Source data:
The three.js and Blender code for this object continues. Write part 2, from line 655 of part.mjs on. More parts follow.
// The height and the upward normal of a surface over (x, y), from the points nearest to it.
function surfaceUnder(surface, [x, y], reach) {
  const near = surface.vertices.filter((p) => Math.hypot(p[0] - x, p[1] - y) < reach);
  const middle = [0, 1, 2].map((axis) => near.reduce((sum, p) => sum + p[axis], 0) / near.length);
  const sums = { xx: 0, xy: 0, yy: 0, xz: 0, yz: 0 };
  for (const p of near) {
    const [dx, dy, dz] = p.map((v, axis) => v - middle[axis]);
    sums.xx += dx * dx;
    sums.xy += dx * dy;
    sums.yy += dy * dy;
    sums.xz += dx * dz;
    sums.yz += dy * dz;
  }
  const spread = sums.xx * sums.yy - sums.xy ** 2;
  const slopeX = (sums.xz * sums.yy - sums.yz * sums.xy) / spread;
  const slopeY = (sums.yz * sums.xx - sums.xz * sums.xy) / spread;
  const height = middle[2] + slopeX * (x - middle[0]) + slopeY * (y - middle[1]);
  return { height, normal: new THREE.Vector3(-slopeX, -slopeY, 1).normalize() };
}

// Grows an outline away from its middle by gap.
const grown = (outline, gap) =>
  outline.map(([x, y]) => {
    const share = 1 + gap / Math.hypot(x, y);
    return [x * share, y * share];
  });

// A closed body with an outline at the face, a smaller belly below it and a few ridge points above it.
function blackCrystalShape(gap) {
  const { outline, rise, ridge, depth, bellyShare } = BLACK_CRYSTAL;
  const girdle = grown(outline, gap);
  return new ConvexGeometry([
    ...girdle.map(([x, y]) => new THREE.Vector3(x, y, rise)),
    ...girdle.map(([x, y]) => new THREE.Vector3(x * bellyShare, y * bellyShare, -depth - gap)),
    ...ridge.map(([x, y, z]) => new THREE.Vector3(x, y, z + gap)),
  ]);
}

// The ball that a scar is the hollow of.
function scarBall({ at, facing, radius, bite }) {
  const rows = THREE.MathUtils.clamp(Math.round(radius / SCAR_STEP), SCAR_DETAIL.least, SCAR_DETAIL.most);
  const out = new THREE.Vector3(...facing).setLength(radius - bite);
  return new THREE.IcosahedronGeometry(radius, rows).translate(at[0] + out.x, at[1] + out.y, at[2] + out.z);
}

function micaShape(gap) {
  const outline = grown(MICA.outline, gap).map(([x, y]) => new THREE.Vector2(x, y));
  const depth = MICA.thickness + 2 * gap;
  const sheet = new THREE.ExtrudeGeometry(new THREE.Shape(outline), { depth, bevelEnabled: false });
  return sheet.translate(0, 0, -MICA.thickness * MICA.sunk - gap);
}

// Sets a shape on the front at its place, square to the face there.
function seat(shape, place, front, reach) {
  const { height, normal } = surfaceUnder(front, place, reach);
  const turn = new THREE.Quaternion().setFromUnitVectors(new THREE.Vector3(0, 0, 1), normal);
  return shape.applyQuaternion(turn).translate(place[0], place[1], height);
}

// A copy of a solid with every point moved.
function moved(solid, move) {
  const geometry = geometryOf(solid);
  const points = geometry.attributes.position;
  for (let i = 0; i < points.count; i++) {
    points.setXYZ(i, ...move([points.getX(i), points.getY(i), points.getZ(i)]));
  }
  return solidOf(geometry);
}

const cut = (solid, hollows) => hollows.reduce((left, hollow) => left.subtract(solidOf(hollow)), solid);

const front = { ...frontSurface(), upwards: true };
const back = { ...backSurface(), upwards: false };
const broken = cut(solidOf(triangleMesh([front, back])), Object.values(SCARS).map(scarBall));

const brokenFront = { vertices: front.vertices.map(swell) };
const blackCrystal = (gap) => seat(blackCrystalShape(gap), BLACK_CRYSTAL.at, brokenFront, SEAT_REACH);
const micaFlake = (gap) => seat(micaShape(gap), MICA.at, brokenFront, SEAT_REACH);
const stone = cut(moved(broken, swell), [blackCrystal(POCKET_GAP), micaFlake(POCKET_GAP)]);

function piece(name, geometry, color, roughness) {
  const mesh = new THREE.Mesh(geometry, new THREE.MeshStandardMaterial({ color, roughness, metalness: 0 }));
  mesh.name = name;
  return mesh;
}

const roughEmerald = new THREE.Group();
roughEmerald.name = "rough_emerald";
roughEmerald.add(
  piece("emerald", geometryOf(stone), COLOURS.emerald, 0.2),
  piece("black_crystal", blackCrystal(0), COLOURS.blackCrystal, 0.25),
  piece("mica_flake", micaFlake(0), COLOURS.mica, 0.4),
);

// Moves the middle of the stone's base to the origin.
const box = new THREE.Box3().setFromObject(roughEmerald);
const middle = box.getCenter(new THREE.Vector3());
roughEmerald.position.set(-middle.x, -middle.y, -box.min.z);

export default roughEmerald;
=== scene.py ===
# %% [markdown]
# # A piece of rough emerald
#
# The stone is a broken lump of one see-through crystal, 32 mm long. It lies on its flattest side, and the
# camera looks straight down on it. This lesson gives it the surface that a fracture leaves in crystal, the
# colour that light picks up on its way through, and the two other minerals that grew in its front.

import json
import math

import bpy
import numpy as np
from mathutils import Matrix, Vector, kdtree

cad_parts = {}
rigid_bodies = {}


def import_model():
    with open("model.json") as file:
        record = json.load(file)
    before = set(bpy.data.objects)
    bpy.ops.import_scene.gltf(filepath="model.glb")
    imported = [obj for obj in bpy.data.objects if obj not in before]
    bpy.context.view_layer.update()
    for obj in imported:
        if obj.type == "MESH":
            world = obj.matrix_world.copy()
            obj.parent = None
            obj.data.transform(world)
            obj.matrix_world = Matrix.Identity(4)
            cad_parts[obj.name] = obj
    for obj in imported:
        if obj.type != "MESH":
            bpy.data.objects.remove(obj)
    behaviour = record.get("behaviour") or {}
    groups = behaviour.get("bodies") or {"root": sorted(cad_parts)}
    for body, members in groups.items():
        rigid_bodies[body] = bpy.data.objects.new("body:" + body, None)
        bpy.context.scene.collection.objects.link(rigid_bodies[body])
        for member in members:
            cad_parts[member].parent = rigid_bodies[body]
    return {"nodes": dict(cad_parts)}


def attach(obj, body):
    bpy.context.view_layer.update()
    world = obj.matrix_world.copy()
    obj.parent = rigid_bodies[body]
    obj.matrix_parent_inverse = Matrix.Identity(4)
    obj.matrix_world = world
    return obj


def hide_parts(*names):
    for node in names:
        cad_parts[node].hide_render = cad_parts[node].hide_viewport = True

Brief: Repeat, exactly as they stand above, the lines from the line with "function piece(name, geometry, color, roughness)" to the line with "for body, members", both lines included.

Complete answer:
function piece(name, geometry, color, roughness) {
  const mesh = new THREE.Mesh(geometry, new THREE.MeshStandardMaterial({ color, roughness, metalness: 0 }));
  mesh.name = name;
  return mesh;
}

const roughEmerald = new THREE.Group();
roughEmerald.name = "rough_emerald";
roughEmerald.add(
  piece("emerald", geometryOf(stone), COLOURS.emerald, 0.2),
  piece("black_crystal", blackCrystal(0), COLOURS.blackCrystal, 0.25),
  piece("mica_flake", micaFlake(0), COLOURS.mica, 0.4),
);

// Moves the middle of the stone's base to the origin.
const box = new THREE.Box3().setFromObject(roughEmerald);
const middle = box.getCenter(new THREE.Vector3());
roughEmerald.position.set(-middle.x, -middle.y, -box.min.z);

export default roughEmerald;
=== scene.py ===
# %% [markdown]
# # A piece of rough emerald
#
# The stone is a broken lump of one see-through crystal, 32 mm long. It lies on its flattest side, and the
# camera looks straight down on it. This lesson gives it the surface that a fracture leaves in crystal, the
# colour that light picks up on its way through, and the two other minerals that grew in its front.

import json
import math

import bpy
import numpy as np
from mathutils import Matrix, Vector, kdtree

cad_parts = {}
rigid_bodies = {}


def import_model():
    with open("model.json") as file:
        record = json.load(file)
    before = set(bpy.data.objects)
    bpy.ops.import_scene.gltf(filepath="model.glb")
    imported = [obj for obj in bpy.data.objects if obj not in before]
    bpy.context.view_layer.update()
    for obj in imported:
        if obj.type == "MESH":
            world = obj.matrix_world.copy()
            obj.parent = None
            obj.data.transform(world)
            obj.matrix_world = Matrix.Identity(4)
            cad_parts[obj.name] = obj
    for obj in imported:
        if obj.type != "MESH":
            bpy.data.objects.remove(obj)
    behaviour = record.get("behaviour") or {}
    groups = behaviour.get("bodies") or {"root": sorted(cad_parts)}
    for body, members in groups.items():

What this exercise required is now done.